Using electron microscopy and isotope tests, the scientists looked at the chemical make-up of the grains and discovered they had unusual ratios of different forms of nitrogen and hydrogen. Ratios of the isotope nitrogen-15 to nitrogen-14 were nearly twice those on Earth, while the ratio of deuterium, a heavy form of hydrogen, to normal hydrogen, was between 2.5 and nine times higher than usual.

Reporting in the journal Science , a team lead by Keiko Nakamura-Messenger and Michael Zolensky show the levels of the isotopes in the meteorite could only arise from chemical reactions taking place in an extremely cold climate, where temperatures were as low as -260C. Those conditions would only be found in remote molecular clouds before the formation of the solar system, or at the very edge of what is known as the protosolar disc that was later to coalesce into the celestial bodies of the solar system. "These little particles within the meteorite seem to predate everything else. We don't know exactly how old they are, but they could be billions of years older than the rest of the meteorite," said Dr Zolensky.

Between 40,000 and 60,000 tonnes of meteorite matter is believed to land on Earth every year, and around 90% of this rains down steadily as fine particles that are rarely even identified.

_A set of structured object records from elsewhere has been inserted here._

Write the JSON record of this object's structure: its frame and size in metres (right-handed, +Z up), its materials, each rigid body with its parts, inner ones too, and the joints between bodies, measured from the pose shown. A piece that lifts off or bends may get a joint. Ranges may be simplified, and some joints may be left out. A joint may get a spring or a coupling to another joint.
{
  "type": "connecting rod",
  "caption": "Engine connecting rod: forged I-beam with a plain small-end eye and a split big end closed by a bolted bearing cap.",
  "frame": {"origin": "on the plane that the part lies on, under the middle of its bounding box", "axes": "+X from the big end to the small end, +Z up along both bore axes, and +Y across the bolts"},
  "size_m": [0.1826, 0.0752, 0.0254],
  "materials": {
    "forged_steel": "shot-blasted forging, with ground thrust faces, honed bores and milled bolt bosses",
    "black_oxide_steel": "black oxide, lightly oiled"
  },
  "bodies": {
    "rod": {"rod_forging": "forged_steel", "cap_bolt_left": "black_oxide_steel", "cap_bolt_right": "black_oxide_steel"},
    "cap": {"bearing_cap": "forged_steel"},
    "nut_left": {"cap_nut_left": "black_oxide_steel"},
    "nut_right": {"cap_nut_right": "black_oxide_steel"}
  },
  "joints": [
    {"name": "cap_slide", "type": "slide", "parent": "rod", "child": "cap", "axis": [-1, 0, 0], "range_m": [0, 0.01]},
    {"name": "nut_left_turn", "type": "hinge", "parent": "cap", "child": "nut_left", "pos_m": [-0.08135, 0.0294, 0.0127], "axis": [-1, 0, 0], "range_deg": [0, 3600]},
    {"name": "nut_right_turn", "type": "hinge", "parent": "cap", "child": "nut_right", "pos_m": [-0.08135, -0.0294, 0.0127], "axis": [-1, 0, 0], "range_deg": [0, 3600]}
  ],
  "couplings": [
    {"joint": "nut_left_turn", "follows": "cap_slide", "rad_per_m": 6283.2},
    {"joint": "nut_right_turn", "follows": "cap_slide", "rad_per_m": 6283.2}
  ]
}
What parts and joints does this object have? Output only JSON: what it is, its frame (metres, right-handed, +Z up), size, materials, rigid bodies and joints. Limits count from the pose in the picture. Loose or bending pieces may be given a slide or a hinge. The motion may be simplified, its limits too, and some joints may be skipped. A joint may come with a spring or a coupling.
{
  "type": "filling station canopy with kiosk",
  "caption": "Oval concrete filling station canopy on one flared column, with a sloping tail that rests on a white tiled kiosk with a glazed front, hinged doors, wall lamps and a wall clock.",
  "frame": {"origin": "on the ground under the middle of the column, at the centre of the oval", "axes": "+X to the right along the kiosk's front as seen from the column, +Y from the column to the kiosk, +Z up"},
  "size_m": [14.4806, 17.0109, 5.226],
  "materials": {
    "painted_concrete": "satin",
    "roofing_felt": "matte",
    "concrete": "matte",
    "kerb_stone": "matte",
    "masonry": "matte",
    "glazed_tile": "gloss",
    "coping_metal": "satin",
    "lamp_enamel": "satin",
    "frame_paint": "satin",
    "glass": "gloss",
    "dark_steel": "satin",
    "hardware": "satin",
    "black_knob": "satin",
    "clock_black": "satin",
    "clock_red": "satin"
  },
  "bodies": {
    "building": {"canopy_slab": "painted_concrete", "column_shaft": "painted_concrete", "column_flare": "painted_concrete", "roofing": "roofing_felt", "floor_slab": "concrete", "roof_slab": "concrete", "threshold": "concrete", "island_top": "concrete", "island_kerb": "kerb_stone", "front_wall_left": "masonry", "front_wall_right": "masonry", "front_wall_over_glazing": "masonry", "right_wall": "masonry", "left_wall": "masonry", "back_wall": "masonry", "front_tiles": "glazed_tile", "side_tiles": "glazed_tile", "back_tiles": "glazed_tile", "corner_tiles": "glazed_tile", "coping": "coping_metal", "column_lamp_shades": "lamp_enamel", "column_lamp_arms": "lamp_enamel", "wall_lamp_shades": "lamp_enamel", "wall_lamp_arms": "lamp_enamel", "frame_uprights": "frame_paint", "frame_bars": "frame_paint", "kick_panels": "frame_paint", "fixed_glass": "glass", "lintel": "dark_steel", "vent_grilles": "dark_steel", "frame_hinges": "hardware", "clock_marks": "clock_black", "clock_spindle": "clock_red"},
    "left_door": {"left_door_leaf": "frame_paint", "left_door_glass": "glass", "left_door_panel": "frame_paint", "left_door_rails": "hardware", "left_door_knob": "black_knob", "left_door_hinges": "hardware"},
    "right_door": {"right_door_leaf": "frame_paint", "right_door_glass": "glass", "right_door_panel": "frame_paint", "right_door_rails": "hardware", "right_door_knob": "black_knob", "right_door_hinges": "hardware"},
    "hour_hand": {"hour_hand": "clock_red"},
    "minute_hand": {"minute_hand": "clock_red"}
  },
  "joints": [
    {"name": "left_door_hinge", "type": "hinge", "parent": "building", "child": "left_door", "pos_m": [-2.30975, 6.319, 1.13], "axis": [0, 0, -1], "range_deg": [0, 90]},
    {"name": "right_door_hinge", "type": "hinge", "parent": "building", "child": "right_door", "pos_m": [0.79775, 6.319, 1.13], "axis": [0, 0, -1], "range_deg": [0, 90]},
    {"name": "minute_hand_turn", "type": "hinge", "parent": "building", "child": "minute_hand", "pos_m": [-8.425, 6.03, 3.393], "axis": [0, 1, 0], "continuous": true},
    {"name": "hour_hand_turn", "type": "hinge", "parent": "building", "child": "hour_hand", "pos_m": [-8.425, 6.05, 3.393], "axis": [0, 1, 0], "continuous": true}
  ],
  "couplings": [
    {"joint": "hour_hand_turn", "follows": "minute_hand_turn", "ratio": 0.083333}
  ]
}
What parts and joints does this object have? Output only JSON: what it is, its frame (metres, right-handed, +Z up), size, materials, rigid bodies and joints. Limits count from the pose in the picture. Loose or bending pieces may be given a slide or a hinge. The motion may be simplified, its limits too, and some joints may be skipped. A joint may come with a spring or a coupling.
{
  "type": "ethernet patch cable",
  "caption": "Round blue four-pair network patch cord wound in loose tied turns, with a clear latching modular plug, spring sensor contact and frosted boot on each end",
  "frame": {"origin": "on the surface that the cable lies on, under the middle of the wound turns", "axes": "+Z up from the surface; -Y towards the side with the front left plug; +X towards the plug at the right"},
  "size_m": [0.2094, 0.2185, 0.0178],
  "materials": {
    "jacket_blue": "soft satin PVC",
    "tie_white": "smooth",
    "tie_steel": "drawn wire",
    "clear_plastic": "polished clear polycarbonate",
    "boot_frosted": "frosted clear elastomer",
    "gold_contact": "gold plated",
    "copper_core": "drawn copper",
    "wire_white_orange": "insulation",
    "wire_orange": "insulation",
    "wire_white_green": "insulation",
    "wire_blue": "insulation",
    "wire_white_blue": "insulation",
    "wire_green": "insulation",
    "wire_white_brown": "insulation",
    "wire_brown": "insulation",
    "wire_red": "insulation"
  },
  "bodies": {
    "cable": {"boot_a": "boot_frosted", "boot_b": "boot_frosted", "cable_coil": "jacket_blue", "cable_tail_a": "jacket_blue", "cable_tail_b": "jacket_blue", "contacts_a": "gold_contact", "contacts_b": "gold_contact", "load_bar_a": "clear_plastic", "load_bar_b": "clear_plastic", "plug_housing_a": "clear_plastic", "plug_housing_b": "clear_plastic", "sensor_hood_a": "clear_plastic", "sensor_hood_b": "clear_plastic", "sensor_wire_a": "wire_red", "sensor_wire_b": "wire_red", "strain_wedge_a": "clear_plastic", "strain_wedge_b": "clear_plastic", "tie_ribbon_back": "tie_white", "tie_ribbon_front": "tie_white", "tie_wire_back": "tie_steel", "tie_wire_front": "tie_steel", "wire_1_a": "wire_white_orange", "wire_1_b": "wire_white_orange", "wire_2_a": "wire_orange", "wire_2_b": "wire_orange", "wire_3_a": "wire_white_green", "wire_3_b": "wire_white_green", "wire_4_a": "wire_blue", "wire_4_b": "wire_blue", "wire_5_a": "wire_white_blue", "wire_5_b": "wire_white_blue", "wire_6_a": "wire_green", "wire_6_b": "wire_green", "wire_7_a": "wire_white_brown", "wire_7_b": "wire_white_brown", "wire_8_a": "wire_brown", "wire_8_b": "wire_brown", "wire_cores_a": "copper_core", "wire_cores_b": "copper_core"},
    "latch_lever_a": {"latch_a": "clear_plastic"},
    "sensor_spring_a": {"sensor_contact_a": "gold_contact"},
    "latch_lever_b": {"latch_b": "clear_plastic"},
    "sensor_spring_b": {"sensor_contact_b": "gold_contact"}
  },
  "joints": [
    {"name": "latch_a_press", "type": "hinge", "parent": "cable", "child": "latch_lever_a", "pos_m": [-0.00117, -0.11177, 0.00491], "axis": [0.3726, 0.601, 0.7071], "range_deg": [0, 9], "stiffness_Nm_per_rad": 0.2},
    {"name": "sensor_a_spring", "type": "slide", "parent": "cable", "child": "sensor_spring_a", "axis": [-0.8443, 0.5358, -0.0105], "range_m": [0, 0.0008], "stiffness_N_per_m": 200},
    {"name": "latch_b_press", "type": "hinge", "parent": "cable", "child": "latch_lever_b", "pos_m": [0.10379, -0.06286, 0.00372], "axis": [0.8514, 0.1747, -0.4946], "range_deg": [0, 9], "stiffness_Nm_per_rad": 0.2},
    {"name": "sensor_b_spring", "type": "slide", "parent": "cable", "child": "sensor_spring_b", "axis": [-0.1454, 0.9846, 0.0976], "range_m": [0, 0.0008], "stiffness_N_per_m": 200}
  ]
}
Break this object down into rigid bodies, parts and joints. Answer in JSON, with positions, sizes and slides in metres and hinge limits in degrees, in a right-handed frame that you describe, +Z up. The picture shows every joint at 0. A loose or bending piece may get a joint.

Much of the material immediately disappears beneath the waves, and significant amounts are lost in the world's deserts and forests. Only a few tens of kilograms, in larger chunks, are usually recovered from any year's fallout.

Fragments of the Tagish Lake meteorite were recovered after locals spotted the fireball it created as it tore through the atmosphere at 20 miles per second. Large clumps of the meteorite were collected from the surface of the frozen lake, but other chunks were removed later embedded in blocks of ice, and transported to research labs. Around one tonne of fragments from the meteorite is now held in the Natural History Museum in London and at other sites in the US, Canada and Germany.

"These are the real time machines, the material that goes back to the earliest formation of the solar system," said Caroline Smith, meteorite curator at the Natural History Museum.

The meteorite is known as a carbonaceous chondrite and contains what many scientists regard as the building blocks for life: carbon, myriad clay minerals and even amino acids. Scientists say the clay layers, principally silicates, can form protective pockets around the organic chemicals and act as reaction chambers where more complex molecules can form. The possible role of these pockets in the ultimate emergence of life has lead some scientists to refer to them as "wombs".

"These things tell us what kind of chemicals are out there in interstellar space. They could have been the original seeds for life to get started," said Dr Zolensky.